(DATASET EXTRACT):
[Begin]

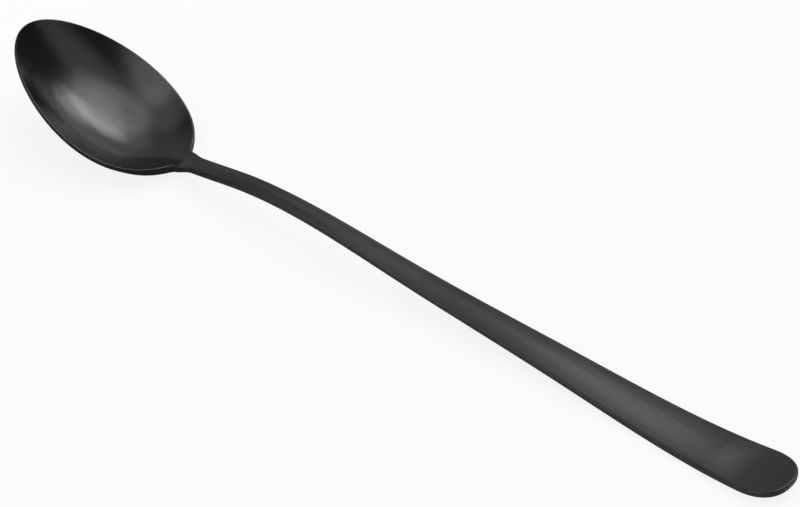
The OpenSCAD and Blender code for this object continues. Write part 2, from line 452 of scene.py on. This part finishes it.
def make_piece(name, points, skin, caps, dull, normals, material):
    """One smooth piece. The faces on its cuts are shaded flat."""
    mesh = bpy.data.meshes.new(name + "_skin")
    mesh.from_pydata(points.tolist(), [], [list(f) for f in skin + caps])
    mesh.update()
    mesh.polygons.foreach_set("use_smooth", [True] * len(mesh.polygons))
    corners = []
    for k, poly in enumerate(mesh.polygons):
        for v in poly.vertices:
            corners.append(tuple(normals[v]) if k < len(skin) else tuple(poly.normal))
    mesh.normals_split_custom_set(corners)
    mesh.attributes.new("cut_edge", "FLOAT", "POINT").data.foreach_set("value", dull)
    mesh.materials.append(material)
    obj = bpy.data.objects.new(name + "_steel", mesh)
    bpy.context.scene.collection.objects.link(obj)
    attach(obj, "root")
    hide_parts(name)


def make_pieces(material):
    widest = max(points[:, 1].max() for points, _, _, _ in skins.values())
    placed, starts, every_face = {}, {}, []
    start = 0
    for name, (points, skin, _, _) in skins.items():
        placed[name] = in_frame(points, widest)
        starts[name] = start
        every_face += [tuple(i + start for i in f) for f in skin]
        start += len(points)
    every_normal = vertex_normals(np.concatenate(list(placed.values())), every_face)
    for name, (points, skin, caps, edge) in skins.items():
        along = ramp(points[:, 0], heel_from, stem_from)
        dull = edge * (RIM_DULL + (HANDLE_DULL - RIM_DULL) * along)
        normals = every_normal[starts[name]:starts[name] + len(points)]
        make_piece(name, placed[name], skin, caps, dull, normals, material)


# Nodes that the materials share

# A Mix node has sockets for numbers, vectors and colours under the same names,
# so its share and its colours go by their places
MIX_INPUTS = (0, 6, 7)
MIX_OUTPUT = 2


def feed(nt, socket, value):
    """Give a socket the output of another node, or a plain value."""
    if isinstance(value, bpy.types.NodeSocket):
        nt.links.new(value, socket)
    else:
        socket.default_value = value


def maths(nt, op, a, b):
    node = nt.nodes.new("ShaderNodeMath")
    node.operation = op
    feed(nt, node.inputs[0], a)
    feed(nt, node.inputs[1], b)
    return node.outputs[0]


def map_range(nt, value, source, result, interpolation="LINEAR"):
    """A value between the two ends of source, laid over those of result."""
    node = nt.nodes.new("ShaderNodeMapRange")
    node.interpolation_type = interpolation
    feed(nt, node.inputs["Value"], value)
    for name, end in zip(("From Min", "From Max", "To Min", "To Max"), (*source, *result)):
        feed(nt, node.inputs[name], end)
    return node.outputs["Result"]


def noise(nt, way, stretch, scale, detail):
    """Noise with its grains drawn out by the stretch along each axis."""
    move = nt.nodes.new("ShaderNodeMapping")
    feed(nt, move.inputs["Vector"], way)
    feed(nt, move.inputs["Scale"], stretch)
    tex = nt.nodes.new("ShaderNodeTexNoise")
    feed(nt, tex.inputs["Vector"], move.outputs["Vector"])
    feed(nt, tex.inputs["Scale"], scale)
    feed(nt, tex.inputs["Detail"], detail)
    return tex.outputs["Fac"]


def mixed(nt, share, low, high):
    """Colour between two others, by the colour sockets of a Mix node."""
    node = nt.nodes.new("ShaderNodeMix")
    node.data_type = "RGBA"
    for place, value in zip(MIX_INPUTS, (share, low, high)):
        feed(nt, node.inputs[place], value)
    return node.outputs[MIX_OUTPUT]


def bump(nt, height, depth, under=None):
    node = nt.nodes.new("ShaderNodeBump")
    feed(nt, node.inputs["Height"], height)
    feed(nt, node.inputs["Distance"], depth)
    if under is not None:
        feed(nt, node.inputs["Normal"], under)
    return node.outputs["Normal"]


def shader(nt, kind, socket, value):
    """A plain shader with one of its sockets fed."""
    node = nt.nodes.new(kind)
    feed(nt, node.inputs[socket], value)
    return node.outputs[0]


def added(nt, one, other):
    node = nt.nodes.new("ShaderNodeAddShader")
    feed(nt, node.inputs[0], one)
    feed(nt, node.inputs[1], other)
    return node.outputs[0]


def new_material(name, bare):
    """A material with its default shader, or bare with nothing but an output."""
    m = bpy.data.materials.new(name)
    m.use_nodes = True
    if bare:
        m.node_tree.nodes.clear()
        m.node_tree.nodes.new("ShaderNodeOutputMaterial")
    return m


# Black coating

# Patterns: scale along each axis, for grains drawn out lengthwise, then scale
# per metre and detail
BRUSHED = ((0.04, 1, 1), 9000, 3)
DRAWN = ((0.14, 1, 1), 750, 2)
GRAIN = ((1, 1, 1), 6000, 2)
BLOTCH = ((0.5, 1, 1), 160, 3)
# Where noise mostly lies
NOISE_SPAN = (0.3, 0.7)
# Tones of the coating, and the tone and share of what shows where it is worn
BLACK_LOW = (0.0048, 0.0048, 0.0049, 1)
BLACK_HIGH = (0.0075, 0.0075, 0.0077, 1)
WORN_TONE = (0.02, 0.02, 0.02, 1)
WORN_TONE_SHARE = 0.35
# Sharpness of bend from which the coating wears, and how patchy the wear is
WORN_BENDS = (0.56, 0.66)
WORN_PATCHES = (0.2, 1.0)
# Roughness, how much each pattern changes it, and what wear takes off
ROUGH = 0.2
BRUSHED_ROUGH = 0.03
BLOTCH_ROUGH = 0.02
WORN_POLISH = 0.04
# Gloss, and how the cut edge of the blank differs
GLOSS = 0.62
CUT_EDGE_ROUGH = 0.12
CUT_EDGE_GLOSS = -0.3
# Depths of the fine grain and of the drawn streaks
FINE_DEPTH = 0.0012 * MM
DRAWN_DEPTH = 0.03 * MM
GRAIN_SHARE = 0.5


def spread(nt, pattern, low, high):
    return map_range(nt, pattern, NOISE_SPAN, (low, high))


def coating_rough(nt, brushed, blotch, wear, cut_edge):
    """Roughness by brushing and handling, less where worn, more on the edge."""
    by_brush = spread(nt, brushed, ROUGH - BRUSHED_ROUGH, ROUGH + BRUSHED_ROUGH)
    by_hand = spread(nt, blotch, -BLOTCH_ROUGH, BLOTCH_ROUGH)
    polish = maths(nt, "MULTIPLY", wear, WORN_POLISH)
    rough = maths(nt, "SUBTRACT", maths(nt, "ADD", by_brush, by_hand), polish)
    return maths(nt, "ADD", rough, maths(nt, "MULTIPLY", cut_edge, CUT_EDGE_ROUGH))


def coating_colour(nt, blotch, wear):
    tone = mixed(nt, spread(nt, blotch, 0.0, 1.0), BLACK_LOW, BLACK_HIGH)
    return mixed(nt, maths(nt, "MULTIPLY", wear, WORN_TONE_SHARE), tone, WORN_TONE)


def coating_normal(nt, brushed, grain, drawn):
    height = maths(nt, "ADD", brushed, maths(nt, "MULTIPLY", grain, GRAIN_SHARE))
    return bump(nt, drawn, DRAWN_DEPTH, bump(nt, height, FINE_DEPTH))


def black_steel():
    """Satin black coating: fine grain brushed along the spoon, drawn streaks,
    soft blotches from handling, duller on the cut edge of the blank and most
    of all on the rim of the bowl, and a trace of wear on sharp bends."""
    m = new_material("black_steel", bare=False)
    nt = m.node_tree
    way = nt.nodes.new("ShaderNodeTexCoord").outputs["Object"]
    brushed, drawn, grain, blotch = [noise(nt, way, *p) for p in (BRUSHED, DRAWN, GRAIN, BLOTCH)]
    bend = nt.nodes.new("ShaderNodeNewGeometry").outputs["Pointiness"]
    worn = map_range(nt, bend, WORN_BENDS, (0, 1))
    wear = maths(nt, "MULTIPLY", worn, spread(nt, blotch, *WORN_PATCHES))
    edge = nt.nodes.new("ShaderNodeAttribute")
    edge.attribute_name = "cut_edge"
    cut_edge = edge.outputs["Fac"]
    gloss = maths(nt, "ADD", maths(nt, "MULTIPLY", cut_edge, CUT_EDGE_GLOSS), GLOSS)
    bsdf = nt.nodes["Principled BSDF"]
    feed(nt, bsdf.inputs["Base Color"], coating_colour(nt, blotch, wear))
    feed(nt, bsdf.inputs["Roughness"], coating_rough(nt, brushed, blotch, wear, cut_edge))
    feed(nt, bsdf.inputs["Specular IOR Level"], gloss)
    feed(nt, bsdf.inputs["Normal"], coating_normal(nt, brushed, grain, drawn))
    feed(nt, bsdf.inputs["Metallic"], 0.0)
    return m


make_pieces(black_steel())

# Floor

# Half its width in metres, its colour under the lamps, and what the camera
# sees instead: paper that glows and shows a little of the lamps' light, so
# that the shadow stays. Reflections see a share of that.
FLOOR_HALF = 6.0
PAPER = (0.5, 0.5, 0.5, 1)
FLOOR_GLOW = 0.86
FLOOR_VEIL = (0.12, 0.12, 0.12, 1)
GLOW_IN_GLOSS = 0.2


def square(name, half, material):
    mesh = bpy.data.meshes.new(name)
    corners = [(-half, -half, 0), (half, -half, 0), (half, half, 0), (-half, half, 0)]
    mesh.from_pydata(corners, [], [(0, 1, 2, 3)])
    mesh.materials.append(material)
    obj = bpy.data.objects.new(name, mesh)
    bpy.context.scene.collection.objects.link(obj)
    return obj


def seen_ray(nt, gloss_share):
    """1 for rays from the camera, less for reflected and refracted ones."""
    path = nt.nodes.new("ShaderNodeLightPath")
    bent = maths(nt, "MAXIMUM", path.outputs["Is Glossy Ray"], path.outputs["Is Transmission Ray"])
    return maths(nt, "MAXIMUM", path.outputs["Is Camera Ray"], maths(nt, "MULTIPLY", bent, gloss_share))


def white_floor():
    """White paper: seen near white, with a faint shadow of the spoon."""
    m = new_material("floor_white", bare=True)
    nt = m.node_tree
    paper = shader(nt, "ShaderNodeBsdfDiffuse", "Color", PAPER)
    glow = shader(nt, "ShaderNodeEmission", "Strength", FLOOR_GLOW)
    veil = shader(nt, "ShaderNodeBsdfDiffuse", "Color", FLOOR_VEIL)
    mix = nt.nodes.new("ShaderNodeMixShader")
    feed(nt, mix.inputs[0], seen_ray(nt, GLOW_IN_GLOSS))
    feed(nt, mix.inputs[1], paper)
    feed(nt, mix.inputs[2], added(nt, glow, veil))
    feed(nt, nt.nodes["Material Output"].inputs["Surface"], mix.outputs[0])
    return m


floor = square("floor", FLOOR_HALF, white_floor())

# Lamps and room

# Soft boxes of the studio: name, direction round from +Y towards +X, height
# above the horizon, half width and half height in degrees, brightness where
# white paper is 1, turn about its own middle, and distance in metres
SOFT_BOXES = [
    ("handle_glow", -17, 52.5, 4.5, 7, 1.3, 8, 0.37),
    ("streak", 3, 48, 14, 5.5, 3.5, -13.5, 4.0),
    ("main", 7, 38, 6.5, 12.5, 3.1, -13.5, 1.3),
    ("main_wing", 25, 61.5, 8, 11, 1.1, -7, 2.0),
    ("low", -10, 19, 18.5, 13, 0.9, 0, 4.0),
    ("overhead", 12.5, 71.5, 19.5, 23, 1.8, 7.5, 4.0),
    ("back", -175.5, 34.5, 20, 44.5, 1.5, 0, 4.0),
    ("back_left", -108.5, 58, 20, 22, 0.76, 0, 0.35),
    ("left", -61, 29, 23.5, 27.5, 0.35, 0, 0.33),
    ("high_left", -17.5, 50, 21.5, 19, 0.6, 0, 1.1),
    ("right", 88.5, 61.5, 18, 28, 0.58, -12.5, 2.3),
    ("near_edge", -150, 20, 12, 16, 0.85, 0, 4.0),
]
# Share of a soft box's half size over which its light fades, either way
EDGE_SOFT = 0.45
# Brightness of the room, and degrees above the horizon over which it turns pale
ROOM = 0.05
HORIZON_FROM = 1.0
HORIZON_TO = 4.0


def glowing(name, strength):
    """Light that fades softly out towards the edge of a soft box. Boxes that
    stand behind one another add up, so each lets light pass through it."""
    m = new_material(name, bare=True)
    nt = m.node_tree
    reach = nt.nodes.new("ShaderNodeVectorMath")
    reach.operation = "LENGTH"
    feed(nt, reach.inputs[0], nt.nodes.new("ShaderNodeTexCoord").outputs["Object"])
    fade = map_range(nt, reach.outputs["Value"], (1 + EDGE_SOFT, 1 - EDGE_SOFT), (0, strength),
                     "SMOOTHSTEP")
    glow = shader(nt, "ShaderNodeEmission", "Strength", fade)
    clear = nt.nodes.new("ShaderNodeBsdfTransparent").outputs[0]
    feed(nt, nt.nodes["Material Output"].inputs["Surface"], added(nt, glow, clear))
    return m


def soft_box(name, azimuth, elevation, half_wide, half_high, strength, turn, distance):
    a, e, t = math.radians(azimuth), math.radians(elevation), math.radians(turn)
    way = Vector((math.sin(a) * math.cos(e), math.cos(a) * math.cos(e), math.sin(e)))
    level = Vector((math.cos(a), -math.sin(a), 0))
    rise = level.cross(way)
    sideways = math.cos(t) * level + math.sin(t) * rise
    upward = math.cos(t) * rise - math.sin(t) * level
    facing = Matrix((sideways, upward, -way)).transposed().to_4x4()
    wide = distance * math.tan(math.radians(half_wide))
    high = distance * math.tan(math.radians(half_high))
    box = square(name, 1 + EDGE_SOFT, glowing(name, strength))
    box.matrix_world = Matrix.Translation(way * distance) @ facing @ Matrix.Diagonal((wide, high, 1, 1))
    box.visible_camera = False


def room():
    """A dim room with a pale horizon, where the white floor ends."""
    world = bpy.data.worlds.new("studio")
    bpy.context.scene.world = world
    world.use_nodes = True
    nt = world.node_tree
    rise = nt.nodes.new("ShaderNodeSeparateXYZ")
    feed(nt, rise.inputs[0], nt.nodes.new("ShaderNodeTexCoord").outputs["Generated"])
    horizon = [math.sin(math.radians(height)) for height in (HORIZON_TO, HORIZON_FROM)]
    pale = map_range(nt, rise.outputs["Z"], horizon, (ROOM, 1), "SMOOTHSTEP")
    background = nt.nodes["Background"]
    feed(nt, background.inputs["Strength"], pale)
    feed(nt, background.inputs["Color"], (1, 1, 1, 1))


for values in SOFT_BOXES:
    soft_box(*values)
room()

# Camera

# Width and focal length of the photograph in pixels, width of the sensor in
# millimetres, direction from which it is taken in degrees, the place that it
# looks at in millimetres and its distance in metres
PICTURE_W = 800
FOCAL_PX = 5925.6
SENSOR_W = 36.0
CAMERA_AZIMUTH = 37.60
CAMERA_ELEVATION = 43.23
CAMERA_TARGET = (-1.79, 3.80, 5.0)
CAMERA_DISTANCE = 1.2


def place_camera():
    a, e = math.radians(CAMERA_AZIMUTH), math.radians(CAMERA_ELEVATION)
    back = Vector((math.sin(a) * math.cos(e), -math.cos(a) * math.cos(e), math.sin(e)))
    right = Vector((math.cos(a), math.sin(a), 0))
    facing = Matrix((right, back.cross(right), back)).transposed().to_4x4()
    data = bpy.data.cameras.new("camera")
    data.sensor_width = SENSOR_W
    data.lens = FOCAL_PX / PICTURE_W * SENSOR_W
    camera = bpy.data.objects.new("camera", data)
    place = Vector(CAMERA_TARGET) * MM + back * CAMERA_DISTANCE
    camera.matrix_world = Matrix.Translation(place) @ facing
    bpy.context.scene.collection.objects.link(camera)
    bpy.context.scene.camera = camera


place_camera()
bpy.context.scene.view_settings.view_transform = "Standard"

bpy.context.view_layer.update()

[End]

(SET TASK):
In this exercise, copy only the lines from the opening line of the material through the line where "placed[name], skin, caps, dull, normals, material)" appears.

(REPLY):
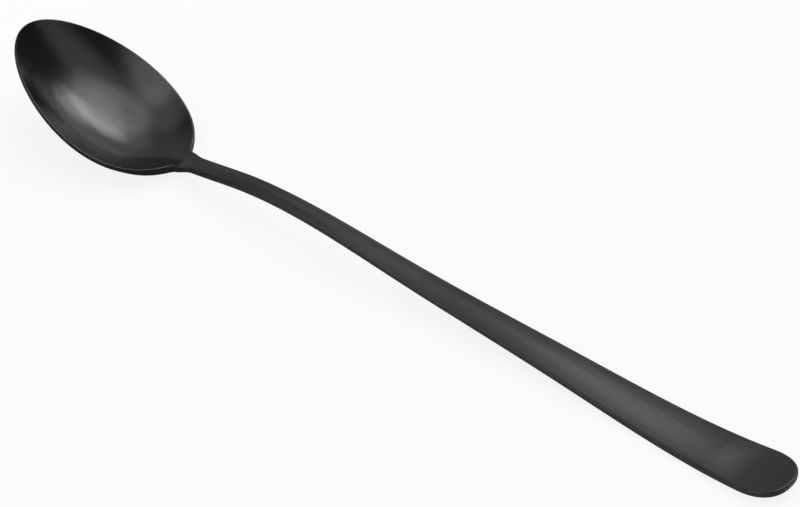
The OpenSCAD and Blender code for this object continues. Write part 2, from line 452 of scene.py on. This part finishes it.
def make_piece(name, points, skin, caps, dull, normals, material):
    """One smooth piece. The faces on its cuts are shaded flat."""
    mesh = bpy.data.meshes.new(name + "_skin")
    mesh.from_pydata(points.tolist(), [], [list(f) for f in skin + caps])
    mesh.update()
    mesh.polygons.foreach_set("use_smooth", [True] * len(mesh.polygons))
    corners = []
    for k, poly in enumerate(mesh.polygons):
        for v in poly.vertices:
            corners.append(tuple(normals[v]) if k < len(skin) else tuple(poly.normal))
    mesh.normals_split_custom_set(corners)
    mesh.attributes.new("cut_edge", "FLOAT", "POINT").data.foreach_set("value", dull)
    mesh.materials.append(material)
    obj = bpy.data.objects.new(name + "_steel", mesh)
    bpy.context.scene.collection.objects.link(obj)
    attach(obj, "root")
    hide_parts(name)


def make_pieces(material):
    widest = max(points[:, 1].max() for points, _, _, _ in skins.values())
    placed, starts, every_face = {}, {}, []
    start = 0
    for name, (points, skin, _, _) in skins.items():
        placed[name] = in_frame(points, widest)
        starts[name] = start
        every_face += [tuple(i + start for i in f) for f in skin]
        start += len(points)
    every_normal = vertex_normals(np.concatenate(list(placed.values())), every_face)
    for name, (points, skin, caps, edge) in skins.items():
        along = ramp(points[:, 0], heel_from, stem_from)
        dull = edge * (RIM_DULL + (HANDLE_DULL - RIM_DULL) * along)
        normals = every_normal[starts[name]:starts[name] + len(points)]
        make_piece(name, placed[name], skin, caps, dull, normals, material)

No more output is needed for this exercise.